Hawkins, however, is not the only candidate who has challenged Cuomo from the left in this election. Aiming to reverse the Working Families Party tendency of backing Democratic candidates, Zephyr Teachout, a Fordham University law professor, sought and lost the party's endorsement in June. She went on to run as a Democrat in the September primary, winning 34 percent of the vote. Now that she's out of the running, Hawkins hopes Teachout's supporters will turn to him.
"I'm the only progressive option left on the ballot," he said. He sees himself as a representative of the grassroots forces that have emerged outside the ballot box on the left, like the Occupy Wall Street Movement, and more recently, the nationwide progressive campaign to raise the minimum wage.
"Politics is a process, not one event," Hawkins said. "Win or loose on Election Day, we'll take the votes we get and let them be our calling card going forward."

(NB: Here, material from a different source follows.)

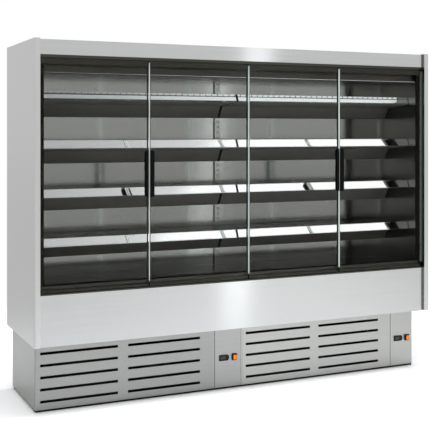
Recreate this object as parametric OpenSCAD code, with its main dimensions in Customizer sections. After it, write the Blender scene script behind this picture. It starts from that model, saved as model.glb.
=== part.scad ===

Yet, if Howie and other third-party candidates succeed in shaking up the political system, it might not be by wooing Democrats or Republicans to their side, but by bringing in those who currently don't participate in the process at all. In the 2012 election, fewer than 60 percent of eligible voters cast ballots, and even fewer are expected to vote in this year's midterms. Third-party candidates like Hawkins argue that if more people voted, their ballots could be enough to tip any election.
"It's not only that people are disgusted," Hawkins mused. "They feel powerless. They say, 'Why bother? I can't make any changes anyway.'"
That certainly seemed to be the sentiment of 25-year-old Brian Perez, who stood smoking a Black & Mild, casually watching Howie and his entourage pass out flyers in the Bronx last week. When I asked him which candidate he planned to vote for, Perez mistook me for a member of the Hawkins campaign. "I'm not into that, man," he said, "but good luck."